What Is Trans-Shipment? Trans-shipment is best thought of a concept in logistics. It means to transfer cargo for the purpose of further transportation from one ship, or other conveyance, to another. It may be practiced within a trade zone or without one. Trans-shipment means to use transportation and warehousing facilities as efficiently as possible by grouping merchandise for the best use of available shipping service. For example, when you collect cargoes destined for a certain port and ship them on a single vessel, rather than on several vessels, you are practicing "trans-shipment." You are reducing shipping distances and time in port, as well as saving on ocean freight rates.

But thus far the Cabotage Law (only U. S. ships can carry cargo between U. S. ports) and other practices in shipping have prevented the trans-shipment concept from taking hold.

What Is Drawback? It is a repayment of previously collected duty when merchandise is exported. This device is designed to give domestic producers an edge over their foreign rivals. The drawback system has proven to be an important factor in stimulating imports into the United States for manufacture and re-export. But drawback procedures are often considered too complicated and time-consuming to justify their use by those who import materials for domestic consumption. The foreign trade zone is designed to accomplish the same task without the cumbersome customs regulations.

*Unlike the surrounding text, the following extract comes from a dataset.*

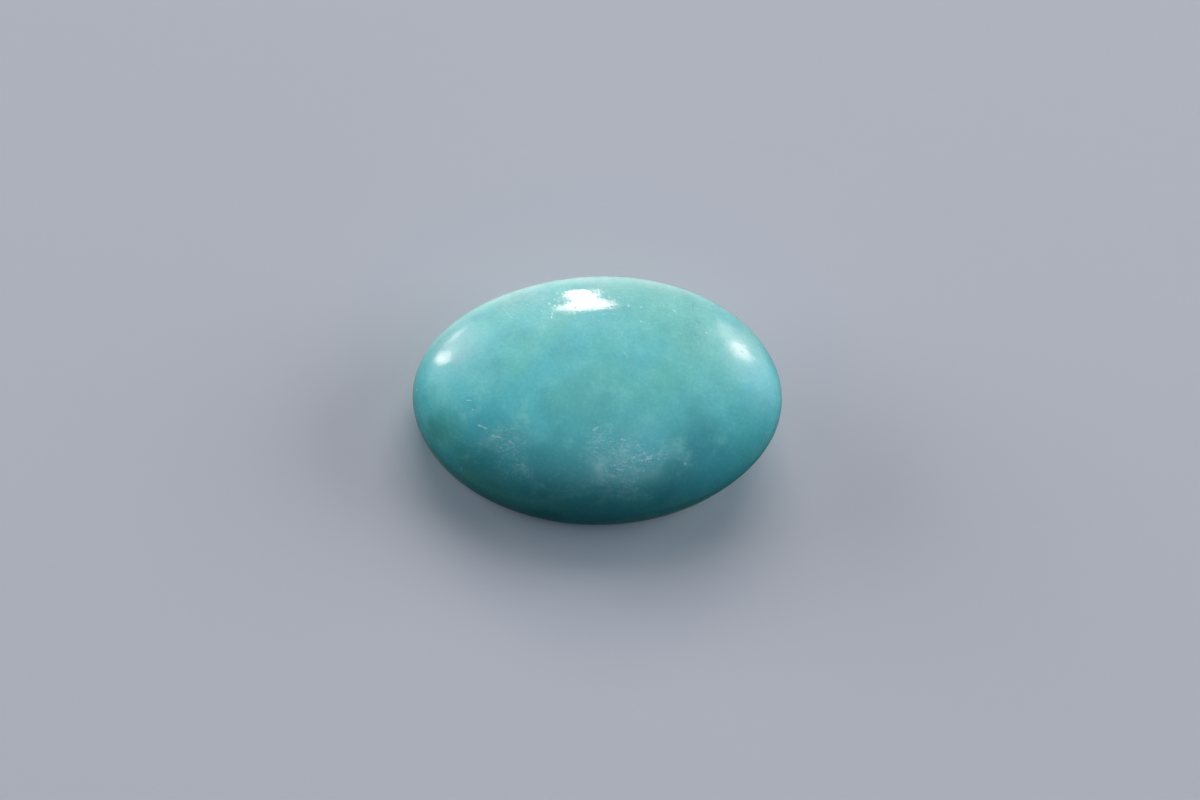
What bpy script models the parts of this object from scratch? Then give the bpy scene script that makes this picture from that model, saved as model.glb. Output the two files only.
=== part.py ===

What Are Bonded Warehouses? i Bonded warehouses relieve importers, who post bonds, from payment of duty on foreign merchandize destined for use at a later time. They also permit the importer to delay paying duty on goods destined for domestic markets until the goods have been sold. In a sense, they perform a credit function; the government extends the time for payment of duties or taxes upon the goods while retaining possession of them for security. In practice, the many regulations governing bonded warehouses have limited their usefulness. The foreign trade zone, for example, does not require the payment of a bond.